Welche Belastung eine solche Unsicherheit über die Zukunft des eigenen Erzbischofs mit sich bringt, hatte nicht zuletzt die Reaktion des Hamburger Generalvikars und Interimsleiters Ansgar Thim gezeigt: Aus Frust über das vatikanische Schneckentempo setzte er im August kurzerhand alle Gremienkonferenzen der Erzdiözese aus. Doch neben der Bistumsleitung dürfte die "Causa Heße" vor allem auch die Hamburger Gläubigen getroffen sowie für Kopfschütteln in der ganzen deutschen Kirche und darüber hinaus gesorgt haben.

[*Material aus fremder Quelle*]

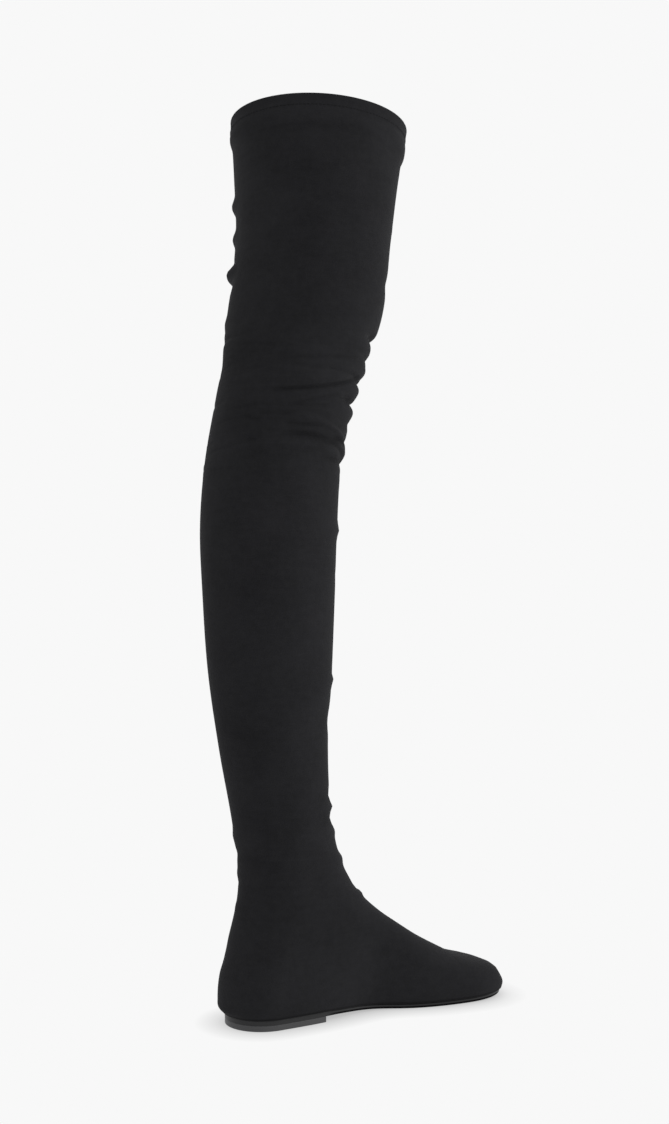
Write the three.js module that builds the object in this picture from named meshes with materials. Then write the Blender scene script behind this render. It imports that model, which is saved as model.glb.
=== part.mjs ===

Heße ist nach Kardinal Reinhard Marx nun schon der zweite deutsche Diözesanbischof, der im Zusammenhang mit kirchlichem Missbrauch seinen Rücktritt angeboten hat, vom Papst jedoch im Amt belassen wird. Freilich unterscheiden sich beide Fälle: Wo Marx proaktiv Verantwortung übernehmen wollte, reagierte Heße auf das Kölner Missbrauchsgutachten, das ihn belastet. Die Begründung des Vatikan, er habe "seine in der Vergangenheit begangenen Fehler in Demut anerkannt", er habe nicht die "Absicht" gehabt, Missbrauch zu vertuschen, und er könne daher im Amt bleiben, mutet befremdlich an – und wird wohl nur die wenigsten überzeugen.
Kann Heße also künftig noch mit dem Vertrauen seiner Gläubigen rechnen, sein Amt als Oberhirte adäquat ausfüllen? Das darf zumindest angezweifelt werden. Ob die vatikanische Entscheidung die richtige war, wird die Zeit zeigen. Heße selbst schrieb in einer ersten Reaktion, dass es "nicht leicht" werde.
Und wichtige Entscheidungen im Zusammenhang mit der Kölner Missbrauchsstudie stehen noch immer aus: Wie geht es weiter mit Weihbischof Dominikus Schwaderlapp, der ebenfalls seinen Rücktritt angeboten hat? Wie mit Weihbischof Ansgar Puff? Und wie mit dem nach wie vor in der Kritik stehenden Kardinal Rainer Maria Woelki? Hoffentlich braucht der Vatikan zur Beantwortung dieser Fragen nicht erneut ein halbes Jahr.